Listening to big water

Day 2 of my big road trip from western Nevada to northern Montana then to southern Arizona began with a lovely hike in Lamoille Canyon, eastern Nevada.  I then drove north through rolling hills toward Idaho, and without even realizing it, left the Great Basin and entered the Columbia River watershed.  No longer in the land of dead-end rivers, I was now headed into big water country.  Rolling hills quickly gave way to the immense flatness of the Snake River plain.  As I approached the agricultural fields, I ran into a heavy wind storm.  Dust, tumbleweeds, and top soil migrated across the highway in front of me, and obscured the view of my first big river – the Snake.

After stopping in Twin Falls for gas and a cup of coffee, I was only too happy to leave the dusty fields behind and get back into the mountains.  It’s been more than 30 years since I’ve last driven through the sleepy mountain towns of Hailey and Ketchum, and I was shocked to see that they now resembled the ski villages of Colorado, rather than the little towns I remembered.  It was late afternoon by the time I got through Ketchum, and even got caught in slow traffic at rush hour.   Leaving the pretty people behind, I headed over Galena Summit, and received another unpleasant surprise when the expected view of the Sawtooth Mountains was hidden by a thick cloud of smoke pouring out of the west.  The smoke got thicker as I drove into the Sawtooth Valley; a thick, choking haze that apparently drove everyone out, as there were few other cars on the road.  I had planned on camping in the area, but kept driving into the early evening trying to escape the smoke.  I headed up the Yankee Fork drainage, and finally about 20 miles up the road, inside the deep canyon walls, I escaped the smoke and found a nice pull-off to park for the night.  Although the light was fading as I pulled in, I could still see the impacts of past forest fires on the slopes above the river.  Extensive stands of pine and fir were now charred columns.  I was used to seeing this in the mountains of Arizona, but hadn’t realized how much of the forests of the northern Rockies had also been burning.

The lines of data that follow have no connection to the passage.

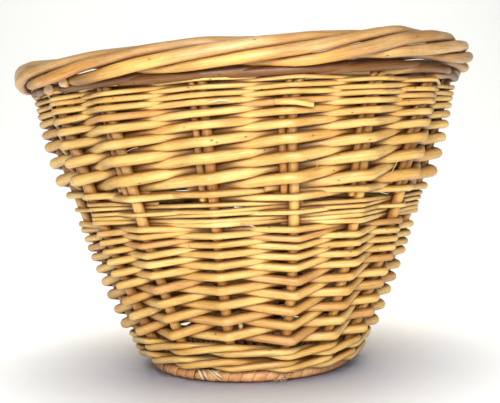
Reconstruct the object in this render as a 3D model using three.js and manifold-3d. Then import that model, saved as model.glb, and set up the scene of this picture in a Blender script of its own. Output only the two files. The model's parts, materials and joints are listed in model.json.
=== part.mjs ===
// Round tapered willow basket: woven base, lashed foot hoop, waled foot, two randed
// bands, a narrow band of rod tips between them and a rolled border.
// Millimetres, +Z up, origin at the centre of the resting plane, front towards -Y.
import * as THREE from 'three';
import { mergeVertices } from 'three/addons/utils/BufferGeometryUtils.js';
import Module from 'manifold-3d';

// ---- driving dimensions -------------------------------------------------------
const GAP = 0.35;                 // clearance left between neighbouring pieces
// Where the hand-set stakes stand, in degrees from the front towards +X.
const STAKE_ANGLES = [
  -9.7, 15.3, 36.4, 59, 81, 102.8, 124.7, 146.5,
  168.3, 190.2, 212, 233.8, 255.7, 277.5, 299, 323.5,
];
const STAKES = STAKE_ANGLES.length;
const STAKE_R = 3.55;
const ROD_SIDES = 6;

const WALL_R0 = 78.5;             // stake centre line: radius at the resting plane
const WALL_SLOPE = 0.368;         // and how far it leans out per unit of height
const WALL_SWELL = 5.5;           // how far the wall swells outwards, most at SWELL_Z
const SWELL_Z = 120;
const SWELL_REACH = 110;          // height above and below SWELL_Z where it dies out
const STAKE_BUTT_R = 64;          // the butts are pushed into the base this far in

const BORDER_OUTER_R = 180;
const BORDER_Z = 231;             // height of the centre of the rolled border
const BORDER_ROLL_R = 7.6;        // rods lie on this radius around that centre
const BORDER_START = -90;         // degrees round the roll where a stake turns in
const BORDER_END = 155;
const BORDER_TURN = 60;           // degrees round the roll from one stake to the next

const BYE_R = 2.5;
const BYE_OFFSET = 6.75;
const BYE_Z0 = 137;
const BYE_Z1 = 218.4;

const BASE_Z = 12;
const BASE_STICK_R = 2.9;
const BASE_STICK_PITCH = 6.4;
const BASE_LAYER = 3.2;           // half the height between the two crossing layers
const BASE_RAY_OFFSET = 8;        // base sticks end this far past the stakes, degrees
const BASE_AXIS = 100;            // direction of the lower group of sticks
const BASE_WEAVE = { inner: 22, outer: 74.5, bottom: 7, top: 17 };

const HOOP_R = 76.5;
const HOOP_CORE_R = 2.2;
const HOOP_CORE_Z = 3.5;
const LASHING = { inner: 2.6, outer: 3.5 };

const WALE_ROWS = 4;
const WALE_Z0 = 7.5;
const WALE_PITCH = 5.1;
const LOWER_RAND = { z0: 28.2, z1: 117.6, inside: 8.5, outside: 9.2 };
const TIP_BAND = { z0: 118, z1: 133.2, inside: 6.6, outside: 6.9 };
const UPPER_RAND = { z0: 133.6, z1: 216.6, inside: 8.2, outside: 8.6 };
const RING_SEGMENTS = 32;

// ---- shared helpers -----------------------------------------------------------
const wasm = await Module();
wasm.setup();
const group = new THREE.Group();
group.name = 'willow_basket';
const rad = THREE.MathUtils.degToRad;

// Radius of the stake centre line at a height.
function wallRadius(z) {
  const swell = Math.max(0, 1 - ((z - SWELL_Z) / SWELL_REACH) ** 2);
  return WALL_R0 + WALL_SLOPE * z + WALL_SWELL * swell;
}

// A point at an angle from the front, a radius and a height.
function at(angle, radius, z) {
  return new THREE.Vector3(radius * Math.sin(rad(angle)), -radius * Math.cos(rad(angle)), z);
}

// The angle at a stake number, which may lie between two stakes or past the last.
function angleAt(s) {
  const i = Math.floor(s);
  const whole = (k) => STAKE_ANGLES[k % STAKES] + 360 * Math.floor(k / STAKES);
  return whole(i) + (s - i) * (whole(i + 1) - whole(i));
}

// A path that passes through its stations one step at a time.
class Stations extends THREE.Curve {
  constructor(points) {
    super();
    this.points = points;
  }

  getUtoTmapping(u) {
    return u;
  }

  getPoint(t, target = new THREE.Vector3()) {
    const last = this.points.length - 1;
    const i = Math.min(Math.floor(t * last + 1e-6), last - 1);
    return target.lerpVectors(this.points[i], this.points[i + 1], t * last - i);
  }

  getTangent(t, target = new THREE.Vector3()) {
    const last = this.points.length - 1;
    const i = Math.round(t * last);
    const before = this.points[Math.max(i - 1, 0)];
    const here = this.points[i];
    const after = this.points[Math.min(i + 1, last)];
    const into = here.clone().sub(before).normalize();
    const out = after.clone().sub(here).normalize();
    return target.addVectors(into, out).normalize();
  }
}

// A round rod through a list of points.
function rod(points, radius, sides = ROD_SIDES) {
  const corners = [];
  for (let i = 0; i < sides; i += 1) {
    const a = (2 * Math.PI * (i + 0.5)) / sides;
    corners.push(new THREE.Vector2(radius * Math.cos(a), radius * Math.sin(a)));
  }
  return new THREE.ExtrudeGeometry(new THREE.Shape(corners), {
    steps: points.length - 1,
    extrudePath: new Stations(points),
    bevelEnabled: false,
  });
}

// A ring about the vertical axis from a closed profile of [radius, height] pairs.
function ring(profile) {
  const loop = [...profile, profile[0]].map(([r, z]) => new THREE.Vector2(r, z));
  const geometry = new THREE.LatheGeometry(loop, RING_SEGMENTS);
  geometry.rotateX(Math.PI / 2);
  return geometry;
}

function toManifold(geometry) {
  const plain = new THREE.BufferGeometry();
  plain.setAttribute('position', geometry.getAttribute('position'));
  if (geometry.index) {
    plain.setIndex(geometry.index);
  }
  const welded = mergeVertices(plain, 1e-4);
  const triangles = [];
  const index = welded.index.array;
  for (let i = 0; i < index.length; i += 3) {
    const [a, b, c] = [index[i], index[i + 1], index[i + 2]];
    if (a !== b && b !== c && c !== a) {
      triangles.push(a, b, c);
    }
  }
  const solid = new wasm.Manifold(new wasm.Mesh({
    numProp: 3,
    vertProperties: new Float32Array(welded.getAttribute('position').array),
    triVerts: new Uint32Array(triangles),
  }));
  return solid;
}

function toGeometry(solid) {
  const mesh = solid.getMesh();
  const geometry = new THREE.BufferGeometry();
  const position = new THREE.BufferAttribute(new Float32Array(mesh.vertProperties), 3);
  geometry.setAttribute('position', position);
  geometry.setIndex(new THREE.BufferAttribute(new Uint32Array(mesh.triVerts), 1));
  geometry.computeVertexNormals();
  return geometry;
}

function carve(geometry, cutters) {
  let solid = toManifold(geometry);
  for (const cutter of cutters) {
    solid = solid.subtract(cutter);
  }
  return toGeometry(solid);
}

function place(name, geometry, color) {
  const material = new THREE.MeshStandardMaterial({ color, roughness: 0.55 });
  const mesh = new THREE.Mesh(geometry, material);
  mesh.name = name;
  group.add(mesh);
}

const label = (i) => String(i + 1).padStart(2, '0');

// ---- stakes: butt in the base, up the wall, over into the rolled border --------
const borderRadius = BORDER_OUTER_R - BORDER_ROLL_R - STAKE_R;

function borderPoint(s, turn) {
  const radius = borderRadius + BORDER_ROLL_R * Math.cos(rad(turn));
  return at(angleAt(s), radius, BORDER_Z + BORDER_ROLL_R * Math.sin(rad(turn)));
}

function stakePath(k) {
  const angle = STAKE_ANGLES[k];
  const points = [
    at(angle, STAKE_BUTT_R, BASE_Z),
    at(angle, 76, BASE_Z),
    at(angle, 83.2, BASE_Z + 5),
    ...[24, 70, 118, 165, BYE_Z1 - 6].map((z) => at(angle, wallRadius(z), z)),
  ];
  const low = BORDER_Z - BORDER_ROLL_R;
  points.push(at(angle + 0.1, borderRadius - 1.6, low - 4.6));
  points.push(at(angle + 0.9, borderRadius - 0.4, low - 1.2));
  const steps = 10;
  for (let i = 0; i <= steps; i += 1) {
    const turn = BORDER_START + 7 + ((BORDER_END - BORDER_START - 7) * i) / steps;
    points.push(borderPoint(k + (turn - BORDER_START) / BORDER_TURN, turn));
  }
  return points;
}

const stakeNumbers = STAKE_ANGLES.map((_, k) => k);
const stakeCutters = stakeNumbers.map((k) => toManifold(rod(stakePath(k), STAKE_R + GAP)));

function buildStakes() {
  for (const k of stakeNumbers) {
    place(`stake_${label(k)}`, rod(stakePath(k), STAKE_R), 0xc98a45);
  }
}

// ---- bye-stakes: a thinner rod beside each stake through the upper band --------
function byePath(angle, extra) {
  const side = new THREE.Vector3(Math.cos(rad(angle)), Math.sin(rad(angle)), 0);
  const shift = side.multiplyScalar(-BYE_OFFSET);
  const ends = [BYE_Z0 - extra, BYE_Z1 + extra];
  return ends.map((z) => at(angle, wallRadius(z), z).add(shift));
}

const byeCutters = STAKE_ANGLES.map((a) => toManifold(rod(byePath(a, GAP), BYE_R + GAP)));

function buildByeStakes() {
  STAKE_ANGLES.forEach((angle, i) => {
    place(`bye_stake_${label(i)}`, rod(byePath(angle, 0), BYE_R), 0xbd8444);
  });
}

// ---- base: eight sticks crossed four through four, then opened out and woven ----
// Each stick joins two rays on opposite sides; a ray lies just past its stake.
// lane: where the stick lies in its group of four; across: the upper group.
function baseStickPath(lane, across) {
  const ends = across ? [7 + lane, (18 - lane) % STAKES] : [3 + lane, 14 - lane];
  const axis = BASE_AXIS + (across ? 90 : 0);
  const sideways = at(axis + 90, BASE_STICK_PITCH * (lane - 1.5), 0);
  const height = BASE_Z + (across ? BASE_LAYER : -BASE_LAYER);
  const ray = (k, radius) => at(STAKE_ANGLES[k] + BASE_RAY_OFFSET, radius, BASE_Z);
  return [
    ray(ends[0], 73),
    ray(ends[0], 24),
    at(axis, 12.5, height).add(sideways),
    at(axis, -12.5, height).add(sideways),
    ray(ends[1], 24),
    ray(ends[1], 73),
  ];
}

const basePaths = [];
for (const across of [false, true]) {
  for (let lane = 0; lane < 4; lane += 1) {
    basePaths.push(baseStickPath(lane, across));
  }
}

function buildBase() {
  basePaths.forEach((path, i) => {
    place(`base_stick_${i + 1}`, rod(path, BASE_STICK_R), 0xb98048);
  });
  const { inner, outer, bottom, top } = BASE_WEAVE;
  const disc = ring([[inner, bottom], [outer, bottom], [outer, top], [inner, top]]);
  const ends = basePaths.map((path) => toManifold(rod(path, BASE_STICK_R + GAP)));
  place('base_weave', carve(disc, [...ends, ...stakeCutters]), 0xd2a05c);
}

// ---- foot: a round hoop with a flat strip lashed round it -----------------------
function buildFoot() {
  const arc = (radius, degrees) => [
    HOOP_R + radius * Math.cos(rad(degrees)),
    HOOP_CORE_Z + radius * Math.sin(rad(degrees)),
  ];
  const round = [0, 45, 90, 135, 180, 225, 270, 315];
  place('foot_hoop', ring(round.map((a) => arc(HOOP_CORE_R, a))), 0xa8784a);
  const { inner, outer } = LASHING;
  const outside = [-225, -180, -140].map((a) => arc(outer, a));
  outside.push([HOOP_R - 1.8, 0], [HOOP_R + 1.8, 0]);
  outside.push(...[-40, 10, 70].map((a) => arc(outer, a)));
  const inside = [70, 10, -45, -90, -135, -180, -225].map((a) => arc(inner, a));
  place('foot_lashing', ring([...outside, ...inside]), 0xb07a52);
}

// ---- woven bands of the wall ----------------------------------------------------
// A flared band from z0 to z1, reaching inside and outside the stake centre line.
// bulge: how far the outer face stands out further at mid height.
function wallBand({ z0, z1, inside, outside }, bulge = 0) {
  const middle = (z0 + z1) / 2;
  return ring([
    [wallRadius(z0) - inside, z0],
    [wallRadius(z0) + outside, z0],
    [wallRadius(middle) + outside + bulge, middle],
    [wallRadius(z1) + outside, z1],
    [wallRadius(z1) - inside, z1],
    [wallRadius(middle) - inside, middle],
  ]);
}

function buildBands() {
  for (let row = 0; row < WALE_ROWS; row += 1) {
    const z0 = WALE_Z0 + WALE_PITCH * row;
    const band = { z0, z1: z0 + WALE_PITCH - GAP, inside: 6.4, outside: 5.6 };
    place(`bottom_wale_${row + 1}`, carve(wallBand(band, 1.4), stakeCutters), 0xcf9a55);
  }
  place('lower_rand', carve(wallBand(LOWER_RAND), stakeCutters), 0xe0b469);
  place('tip_band', carve(wallBand(TIP_BAND), stakeCutters), 0xd9ab62);
  const cutters = [...stakeCutters, ...byeCutters];
  place('upper_rand', carve(wallBand(UPPER_RAND), cutters), 0xe0b469);
}

buildStakes();
buildByeStakes();
buildBase();
buildFoot();
buildBands();

export default group;
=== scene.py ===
"""Round tapered willow basket: every rod of the weave is its own tapered tube, laid over and
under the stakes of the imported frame, with a procedural willow material."""

import json
import math
from collections import namedtuple

import bpy
import numpy as np
from mathutils import Matrix, Vector

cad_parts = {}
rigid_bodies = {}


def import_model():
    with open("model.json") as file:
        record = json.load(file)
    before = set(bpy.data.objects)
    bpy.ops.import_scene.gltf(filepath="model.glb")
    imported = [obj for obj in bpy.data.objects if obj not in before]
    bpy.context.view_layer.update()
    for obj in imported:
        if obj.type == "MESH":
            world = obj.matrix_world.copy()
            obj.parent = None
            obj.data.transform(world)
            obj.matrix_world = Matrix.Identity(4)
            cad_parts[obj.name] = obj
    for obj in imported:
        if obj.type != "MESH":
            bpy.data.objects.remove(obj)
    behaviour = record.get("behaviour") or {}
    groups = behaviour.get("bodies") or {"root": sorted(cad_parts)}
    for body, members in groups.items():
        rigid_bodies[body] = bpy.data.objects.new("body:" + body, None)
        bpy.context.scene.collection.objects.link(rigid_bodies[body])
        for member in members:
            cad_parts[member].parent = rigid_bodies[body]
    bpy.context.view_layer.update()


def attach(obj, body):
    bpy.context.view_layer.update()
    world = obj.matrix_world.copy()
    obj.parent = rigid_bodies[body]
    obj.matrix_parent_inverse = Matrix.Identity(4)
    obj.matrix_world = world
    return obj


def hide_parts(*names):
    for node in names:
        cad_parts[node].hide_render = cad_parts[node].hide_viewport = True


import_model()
MM = 0.001

# ---- driving measures, in metres: wall, base and hoop lie where the frame has them --------------
STAKE_ANGLES = [-9.7, 15.3, 36.4, 59, 81, 102.8, 124.7, 146.5,
                168.3, 190.2, 212, 233.8, 255.7, 277.5, 299, 323.5]
STAKES = len(STAKE_ANGLES)
STAKE_R = 3.9 * MM
BYE_R = 2.6 * MM
BYE_OFFSET = 6.75 * MM
WALL_R0 = 78.5 * MM
LEAN = 0.368
SLANT = math.cos(math.atan(LEAN))
SWELL = 5.5 * MM
SWELL_Z = 120 * MM
SWELL_REACH = 110 * MM
BORDER_R = 169.6 * MM
BORDER_Z = 231 * MM
ROLL_R = 8.1 * MM
BASE_Z = 12 * MM
HOOP_R = 76.5 * MM
HOOP_Z = 3.5 * MM

# The first seed of each kind of piece. Each of its pieces adds its own number.
SEED = {"lower_weaver": 100, "upper_weaver": 200, "first_row": 300, "even_tip": 400,
        "odd_tip": 500, "wale": 600, "stake": 700, "bye_stake": 800, "base_stick": 900,
        "base_weaver": 920, "hoop": 950, "lashing": 960, "cut_end": 1000, "splinter": 1020,
        "sliver": 1040, "fray_places": 1060, "fray": 1100}

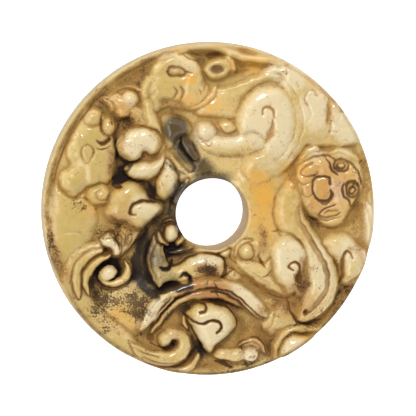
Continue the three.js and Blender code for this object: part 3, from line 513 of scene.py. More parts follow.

The Yankee Fork River is also home of the Yankee Fork dredge.  Something I’d never heard of, but will likely never forget.  In the 1940’s and 50’s, a huge dredge was set up  along the Yankee Fork to scour out the river bed in search of gold.  A million dollars of gold was recovered, but at a tremendous ecological cost.  For almost 5 miles along the river, huge piles of river gravel remain as testament to the attraction of gold.  To me, it looked like a series of bombs had been detonated in the area.  Dredging all but stopped 60 years ago, but the river has a long way to go to recover.  It was too late in the evening when I arrived to take photos, and for some reason I forgot on my way out, but the demolished river bed is easily visible on Google Earth and here’s a nice YouTube video about the dredge:

When I finally pulled into camp, the sun had already set behind the mountain and the temperature was falling fast.  Accompanied by the roar of the river, I quickly set up my table and stove, cooked a quick dinner and went to bed.  The Yankee Fork is not a big river, by northern Rockies standards, but a bit larger than what I was used to in southern Arizona and the Great Basin.  Although my camp was more than 100 feet from the river, I was enveloped by the sound of the river as it echoed off a rock outcrop and whispered through the trees.

Camp near the Yankee Fork River
Camp near the Yankee Fork River

I set the microphones out overnight, and monitored from inside the car.  Except for the rush of the river, it was a very quiet night.  I let the complexity of the river sounds, the rumbles and gurgles, lull me to sleep.  At first light, but before the sun breached the canyon walls, a red squirrel sounded the alarm:

Everything was covered with frost, and a check of the thermometer showed the temperature in the mid-20s.  But Shadow and I were very cozy inside the CR-V.  We had breakfast, then took a short exploration of the area while waiting for the sun to melt the ice from the windshield.

The road winds on through the mountains, eventually returning to highway 93 near Challis.  Unsure of the road conditions, I drove out the way I came in.  I stopped for a moment at a rest area on the Salmon River, thinking back to when I first saw the river in the fall of 1978.  Big salmon still ran in the river then.  Big, red  sockeye salmon, making their way 900 miles from the Pacific Ocean upstream to Redfish Lake.  They were so thick that it looked like the river was bleeding.  The large number of dams on the Columbia River began to take their toll, and just a dozen years after I had marveled at the red tide of salmon in the river, the run was all but gone.  Only one fish made it’s way to Redfish Lake in 1992.  Captive breeding has managed to restore some of the salmon run, with reports of around 1,000 salmon making their way upstream in the last few years.  But I saw no big red fish as I gazed upon the river that morning, with a touch of frost still in the air and the first hints of fall color in the cottonwoods.  Disappointed, I returned to the car and resumed the journey northward.


4 thoughts on “Listening to big water”

  1. Vivid account of your travels – thanks! But I was hoping to hear the sound of “big water”. It doesn’t seem to be linked??